Entries with model source code:
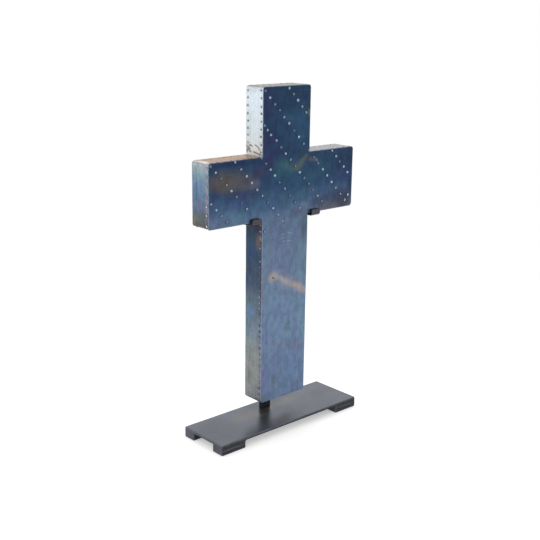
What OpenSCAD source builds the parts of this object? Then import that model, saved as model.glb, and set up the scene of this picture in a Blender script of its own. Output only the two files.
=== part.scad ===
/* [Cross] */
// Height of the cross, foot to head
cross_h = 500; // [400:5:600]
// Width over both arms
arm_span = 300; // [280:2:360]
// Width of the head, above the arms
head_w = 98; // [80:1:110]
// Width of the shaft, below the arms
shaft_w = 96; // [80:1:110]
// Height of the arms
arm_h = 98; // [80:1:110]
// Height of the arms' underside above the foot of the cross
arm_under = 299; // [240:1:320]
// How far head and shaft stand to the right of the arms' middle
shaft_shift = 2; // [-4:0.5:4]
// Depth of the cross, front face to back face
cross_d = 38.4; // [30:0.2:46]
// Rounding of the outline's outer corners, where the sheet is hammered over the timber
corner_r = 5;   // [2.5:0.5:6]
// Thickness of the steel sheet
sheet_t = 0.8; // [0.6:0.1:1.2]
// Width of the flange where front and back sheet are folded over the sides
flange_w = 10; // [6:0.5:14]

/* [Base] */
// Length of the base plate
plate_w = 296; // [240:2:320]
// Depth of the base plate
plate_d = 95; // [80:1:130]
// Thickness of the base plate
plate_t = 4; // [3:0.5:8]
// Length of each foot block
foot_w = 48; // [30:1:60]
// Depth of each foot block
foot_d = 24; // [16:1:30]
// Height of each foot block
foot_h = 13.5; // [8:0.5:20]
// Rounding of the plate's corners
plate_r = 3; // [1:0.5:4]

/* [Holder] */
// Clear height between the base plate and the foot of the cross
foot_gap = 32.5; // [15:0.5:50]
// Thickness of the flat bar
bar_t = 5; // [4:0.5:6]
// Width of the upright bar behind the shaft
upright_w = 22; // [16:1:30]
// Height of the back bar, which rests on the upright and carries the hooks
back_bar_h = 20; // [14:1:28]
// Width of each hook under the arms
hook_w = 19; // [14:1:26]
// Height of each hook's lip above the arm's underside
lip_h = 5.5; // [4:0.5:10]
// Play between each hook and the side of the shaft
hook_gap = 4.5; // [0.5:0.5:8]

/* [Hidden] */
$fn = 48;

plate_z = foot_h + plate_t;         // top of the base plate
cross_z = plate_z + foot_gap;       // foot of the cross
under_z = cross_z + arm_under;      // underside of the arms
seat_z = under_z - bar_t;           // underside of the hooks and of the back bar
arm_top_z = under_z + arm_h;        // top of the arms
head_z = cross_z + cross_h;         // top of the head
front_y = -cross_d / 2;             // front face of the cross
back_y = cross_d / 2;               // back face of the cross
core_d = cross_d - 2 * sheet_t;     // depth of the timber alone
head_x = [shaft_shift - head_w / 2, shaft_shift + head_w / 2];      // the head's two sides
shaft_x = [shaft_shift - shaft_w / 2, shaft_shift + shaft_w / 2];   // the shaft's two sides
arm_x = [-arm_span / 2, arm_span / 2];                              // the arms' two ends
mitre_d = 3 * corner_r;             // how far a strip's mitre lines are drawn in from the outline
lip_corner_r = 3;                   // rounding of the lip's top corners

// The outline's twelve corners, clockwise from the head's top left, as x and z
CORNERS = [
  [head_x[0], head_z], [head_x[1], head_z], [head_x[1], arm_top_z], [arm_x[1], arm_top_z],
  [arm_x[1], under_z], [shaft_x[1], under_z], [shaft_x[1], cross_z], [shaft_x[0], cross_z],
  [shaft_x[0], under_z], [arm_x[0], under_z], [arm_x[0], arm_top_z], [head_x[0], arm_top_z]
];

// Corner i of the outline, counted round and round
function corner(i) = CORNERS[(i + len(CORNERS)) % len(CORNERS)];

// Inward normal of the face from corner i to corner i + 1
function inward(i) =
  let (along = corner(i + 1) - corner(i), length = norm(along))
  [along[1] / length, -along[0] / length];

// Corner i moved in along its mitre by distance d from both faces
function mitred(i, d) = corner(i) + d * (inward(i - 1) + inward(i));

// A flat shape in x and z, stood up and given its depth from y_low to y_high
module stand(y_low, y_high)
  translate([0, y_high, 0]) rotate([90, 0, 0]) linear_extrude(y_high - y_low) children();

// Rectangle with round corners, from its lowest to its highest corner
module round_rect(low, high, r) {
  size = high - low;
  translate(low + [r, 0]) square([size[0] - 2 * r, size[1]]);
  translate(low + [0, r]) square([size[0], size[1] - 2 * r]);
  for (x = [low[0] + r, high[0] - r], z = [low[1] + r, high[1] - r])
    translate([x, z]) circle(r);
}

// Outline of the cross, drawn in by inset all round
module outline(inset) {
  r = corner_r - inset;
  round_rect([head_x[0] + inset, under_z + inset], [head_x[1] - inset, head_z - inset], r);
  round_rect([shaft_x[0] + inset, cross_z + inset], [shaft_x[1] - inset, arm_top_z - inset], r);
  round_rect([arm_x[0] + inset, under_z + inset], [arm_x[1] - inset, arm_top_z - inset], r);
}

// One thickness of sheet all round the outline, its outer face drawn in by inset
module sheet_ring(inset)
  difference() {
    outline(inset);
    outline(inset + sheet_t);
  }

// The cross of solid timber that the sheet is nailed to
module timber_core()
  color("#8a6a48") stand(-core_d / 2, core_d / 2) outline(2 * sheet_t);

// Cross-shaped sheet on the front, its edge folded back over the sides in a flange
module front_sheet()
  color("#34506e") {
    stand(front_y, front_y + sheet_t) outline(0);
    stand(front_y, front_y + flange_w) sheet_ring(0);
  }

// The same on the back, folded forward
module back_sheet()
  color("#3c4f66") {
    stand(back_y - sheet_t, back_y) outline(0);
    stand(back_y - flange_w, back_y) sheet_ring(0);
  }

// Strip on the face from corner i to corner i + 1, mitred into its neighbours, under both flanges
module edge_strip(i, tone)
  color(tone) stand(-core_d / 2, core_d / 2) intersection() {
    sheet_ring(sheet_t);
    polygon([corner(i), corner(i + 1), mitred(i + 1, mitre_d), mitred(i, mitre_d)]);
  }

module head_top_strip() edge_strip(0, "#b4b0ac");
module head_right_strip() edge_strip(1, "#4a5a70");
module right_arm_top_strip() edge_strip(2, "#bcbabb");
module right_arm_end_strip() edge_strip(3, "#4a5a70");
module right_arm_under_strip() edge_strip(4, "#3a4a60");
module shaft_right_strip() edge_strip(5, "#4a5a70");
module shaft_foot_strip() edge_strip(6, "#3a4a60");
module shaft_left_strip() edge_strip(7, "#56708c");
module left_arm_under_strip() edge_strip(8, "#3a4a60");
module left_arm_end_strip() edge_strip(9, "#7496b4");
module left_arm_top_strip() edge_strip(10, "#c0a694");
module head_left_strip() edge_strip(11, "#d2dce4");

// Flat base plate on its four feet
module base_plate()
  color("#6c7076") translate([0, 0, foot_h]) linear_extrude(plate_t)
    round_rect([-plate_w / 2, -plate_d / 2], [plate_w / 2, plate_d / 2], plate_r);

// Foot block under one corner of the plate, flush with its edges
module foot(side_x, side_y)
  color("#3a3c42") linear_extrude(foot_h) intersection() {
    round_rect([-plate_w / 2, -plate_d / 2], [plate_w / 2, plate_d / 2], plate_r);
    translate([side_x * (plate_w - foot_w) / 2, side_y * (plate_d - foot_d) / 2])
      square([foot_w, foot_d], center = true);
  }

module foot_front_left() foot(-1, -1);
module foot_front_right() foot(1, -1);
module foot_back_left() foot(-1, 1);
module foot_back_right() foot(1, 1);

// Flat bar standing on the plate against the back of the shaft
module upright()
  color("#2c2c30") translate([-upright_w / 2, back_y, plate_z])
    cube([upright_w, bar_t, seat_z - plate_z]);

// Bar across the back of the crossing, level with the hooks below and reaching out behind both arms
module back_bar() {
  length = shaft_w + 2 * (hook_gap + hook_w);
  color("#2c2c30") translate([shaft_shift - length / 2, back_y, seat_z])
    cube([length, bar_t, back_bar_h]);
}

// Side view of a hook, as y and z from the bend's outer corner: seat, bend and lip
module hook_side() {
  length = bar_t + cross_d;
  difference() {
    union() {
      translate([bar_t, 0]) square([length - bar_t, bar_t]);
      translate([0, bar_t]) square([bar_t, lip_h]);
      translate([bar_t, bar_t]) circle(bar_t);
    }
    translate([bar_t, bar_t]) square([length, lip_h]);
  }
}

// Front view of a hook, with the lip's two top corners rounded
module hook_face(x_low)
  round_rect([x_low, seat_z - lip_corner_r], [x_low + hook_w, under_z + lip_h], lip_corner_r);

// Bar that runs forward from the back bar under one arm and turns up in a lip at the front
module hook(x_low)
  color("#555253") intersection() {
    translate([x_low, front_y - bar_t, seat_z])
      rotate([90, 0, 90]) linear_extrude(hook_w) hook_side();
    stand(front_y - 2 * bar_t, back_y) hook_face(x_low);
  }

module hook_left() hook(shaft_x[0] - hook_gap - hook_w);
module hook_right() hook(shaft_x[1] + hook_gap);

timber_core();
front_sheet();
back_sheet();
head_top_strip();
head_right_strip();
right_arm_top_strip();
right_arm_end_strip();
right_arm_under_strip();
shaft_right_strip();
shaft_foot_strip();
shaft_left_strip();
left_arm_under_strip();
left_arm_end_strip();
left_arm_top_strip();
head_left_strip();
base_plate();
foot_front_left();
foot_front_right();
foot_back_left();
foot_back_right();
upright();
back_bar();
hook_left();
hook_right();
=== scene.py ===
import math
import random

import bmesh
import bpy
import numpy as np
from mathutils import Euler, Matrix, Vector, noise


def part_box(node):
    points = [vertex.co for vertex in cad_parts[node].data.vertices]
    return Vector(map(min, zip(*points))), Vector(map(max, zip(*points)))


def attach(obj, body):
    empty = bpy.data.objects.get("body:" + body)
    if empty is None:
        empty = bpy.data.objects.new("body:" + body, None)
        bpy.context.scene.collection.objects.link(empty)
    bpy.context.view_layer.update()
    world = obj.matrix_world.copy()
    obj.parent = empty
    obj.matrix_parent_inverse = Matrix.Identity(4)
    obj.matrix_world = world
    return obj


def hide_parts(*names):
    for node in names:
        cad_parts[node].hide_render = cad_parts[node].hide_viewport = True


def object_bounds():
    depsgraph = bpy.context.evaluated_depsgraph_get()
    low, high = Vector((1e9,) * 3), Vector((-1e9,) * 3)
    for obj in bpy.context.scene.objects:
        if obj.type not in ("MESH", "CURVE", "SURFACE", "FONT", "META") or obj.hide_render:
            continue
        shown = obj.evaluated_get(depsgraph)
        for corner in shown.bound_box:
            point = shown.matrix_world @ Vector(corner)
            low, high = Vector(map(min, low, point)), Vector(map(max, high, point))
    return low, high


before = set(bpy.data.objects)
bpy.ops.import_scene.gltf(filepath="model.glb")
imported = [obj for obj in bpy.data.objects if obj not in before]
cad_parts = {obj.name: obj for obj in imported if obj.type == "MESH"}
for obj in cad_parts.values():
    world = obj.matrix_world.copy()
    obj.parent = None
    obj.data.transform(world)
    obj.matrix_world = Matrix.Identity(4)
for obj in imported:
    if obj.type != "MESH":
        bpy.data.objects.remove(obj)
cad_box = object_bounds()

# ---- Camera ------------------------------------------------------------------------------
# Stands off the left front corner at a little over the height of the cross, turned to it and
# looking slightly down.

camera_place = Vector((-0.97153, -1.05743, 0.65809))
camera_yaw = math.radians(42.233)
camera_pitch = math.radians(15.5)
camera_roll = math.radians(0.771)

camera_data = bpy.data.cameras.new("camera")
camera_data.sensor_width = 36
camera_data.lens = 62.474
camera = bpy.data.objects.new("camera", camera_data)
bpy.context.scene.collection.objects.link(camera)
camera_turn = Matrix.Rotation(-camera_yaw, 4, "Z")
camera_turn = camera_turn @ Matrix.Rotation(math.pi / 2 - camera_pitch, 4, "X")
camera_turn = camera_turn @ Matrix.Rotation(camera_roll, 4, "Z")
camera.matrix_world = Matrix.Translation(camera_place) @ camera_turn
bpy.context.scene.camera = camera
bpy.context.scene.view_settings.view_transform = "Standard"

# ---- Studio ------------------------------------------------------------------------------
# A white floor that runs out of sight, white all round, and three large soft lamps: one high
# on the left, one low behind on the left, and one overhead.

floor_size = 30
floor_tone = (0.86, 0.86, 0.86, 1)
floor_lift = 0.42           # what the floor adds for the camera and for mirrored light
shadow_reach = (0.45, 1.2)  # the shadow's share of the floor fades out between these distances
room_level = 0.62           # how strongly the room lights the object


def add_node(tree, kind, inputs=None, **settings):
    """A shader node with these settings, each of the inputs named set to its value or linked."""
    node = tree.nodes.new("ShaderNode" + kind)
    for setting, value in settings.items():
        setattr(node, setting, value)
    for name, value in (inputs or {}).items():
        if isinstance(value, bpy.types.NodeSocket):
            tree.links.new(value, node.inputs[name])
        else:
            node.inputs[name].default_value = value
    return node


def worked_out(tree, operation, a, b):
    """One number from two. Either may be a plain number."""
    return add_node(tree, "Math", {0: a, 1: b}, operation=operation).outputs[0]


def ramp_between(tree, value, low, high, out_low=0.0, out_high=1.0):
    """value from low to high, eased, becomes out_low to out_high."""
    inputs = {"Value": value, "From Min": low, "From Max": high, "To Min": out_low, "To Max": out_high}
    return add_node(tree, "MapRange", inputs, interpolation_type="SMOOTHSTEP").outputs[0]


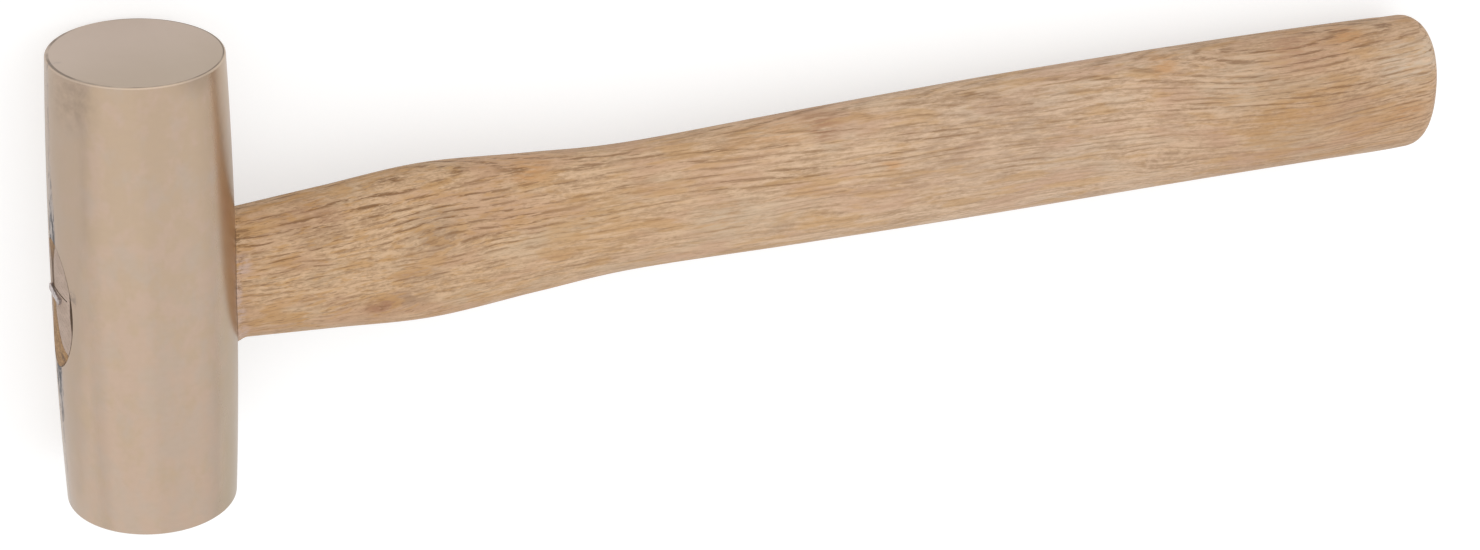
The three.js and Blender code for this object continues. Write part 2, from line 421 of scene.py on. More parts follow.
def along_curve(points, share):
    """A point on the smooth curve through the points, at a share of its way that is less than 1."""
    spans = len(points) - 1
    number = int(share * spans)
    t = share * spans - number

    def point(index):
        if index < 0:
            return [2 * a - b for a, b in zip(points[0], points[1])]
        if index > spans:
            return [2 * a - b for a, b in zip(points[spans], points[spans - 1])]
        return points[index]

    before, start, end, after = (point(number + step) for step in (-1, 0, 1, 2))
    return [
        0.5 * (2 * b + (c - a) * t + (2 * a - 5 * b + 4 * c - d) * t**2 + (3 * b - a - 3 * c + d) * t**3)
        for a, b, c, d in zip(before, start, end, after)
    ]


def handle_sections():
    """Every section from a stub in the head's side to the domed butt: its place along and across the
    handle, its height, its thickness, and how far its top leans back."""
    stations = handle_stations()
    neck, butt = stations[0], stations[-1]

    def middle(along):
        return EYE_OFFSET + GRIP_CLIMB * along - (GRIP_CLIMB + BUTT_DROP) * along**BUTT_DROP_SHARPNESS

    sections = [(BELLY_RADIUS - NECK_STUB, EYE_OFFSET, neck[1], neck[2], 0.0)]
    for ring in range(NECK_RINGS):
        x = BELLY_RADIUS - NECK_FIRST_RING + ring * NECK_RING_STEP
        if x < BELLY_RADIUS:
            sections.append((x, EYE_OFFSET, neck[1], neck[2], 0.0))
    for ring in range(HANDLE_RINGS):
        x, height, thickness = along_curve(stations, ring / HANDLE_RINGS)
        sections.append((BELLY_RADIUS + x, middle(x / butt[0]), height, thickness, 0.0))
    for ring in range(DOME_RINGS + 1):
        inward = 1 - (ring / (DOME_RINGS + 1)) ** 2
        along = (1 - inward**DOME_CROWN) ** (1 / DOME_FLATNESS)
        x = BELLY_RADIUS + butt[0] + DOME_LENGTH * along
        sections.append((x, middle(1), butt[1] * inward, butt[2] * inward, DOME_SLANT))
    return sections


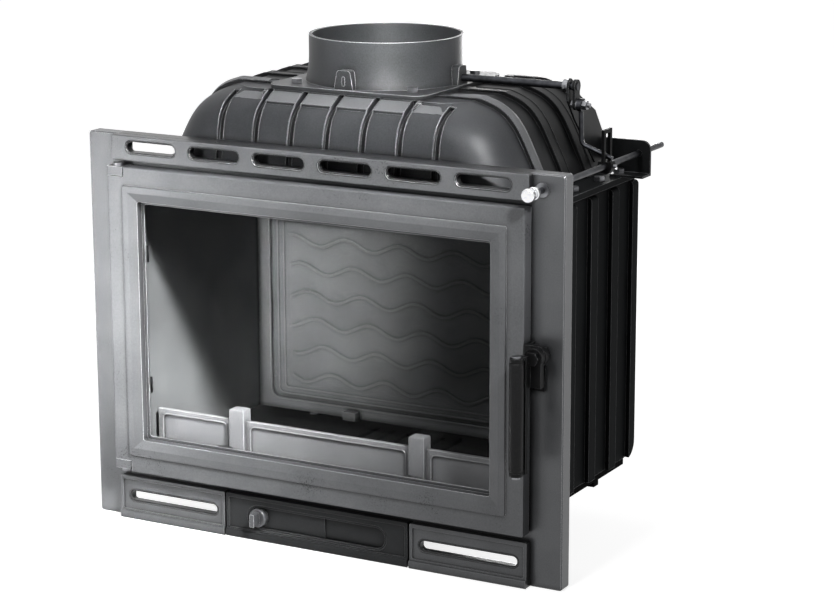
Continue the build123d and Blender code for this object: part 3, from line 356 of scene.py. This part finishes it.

» EXERCISE DETAILS
Write out exactly the lines running from the line containing "The three.js and" to the line containing "return points[index]", with both of those lines included.

» TASK RESULT
The three.js and Blender code for this object continues. Write part 2, from line 421 of scene.py on. More parts follow.
def along_curve(points, share):
    """A point on the smooth curve through the points, at a share of its way that is less than 1."""
    spans = len(points) - 1
    number = int(share * spans)
    t = share * spans - number

    def point(index):
        if index < 0:
            return [2 * a - b for a, b in zip(points[0], points[1])]
        if index > spans:
            return [2 * a - b for a, b in zip(points[spans], points[spans - 1])]
        return points[index]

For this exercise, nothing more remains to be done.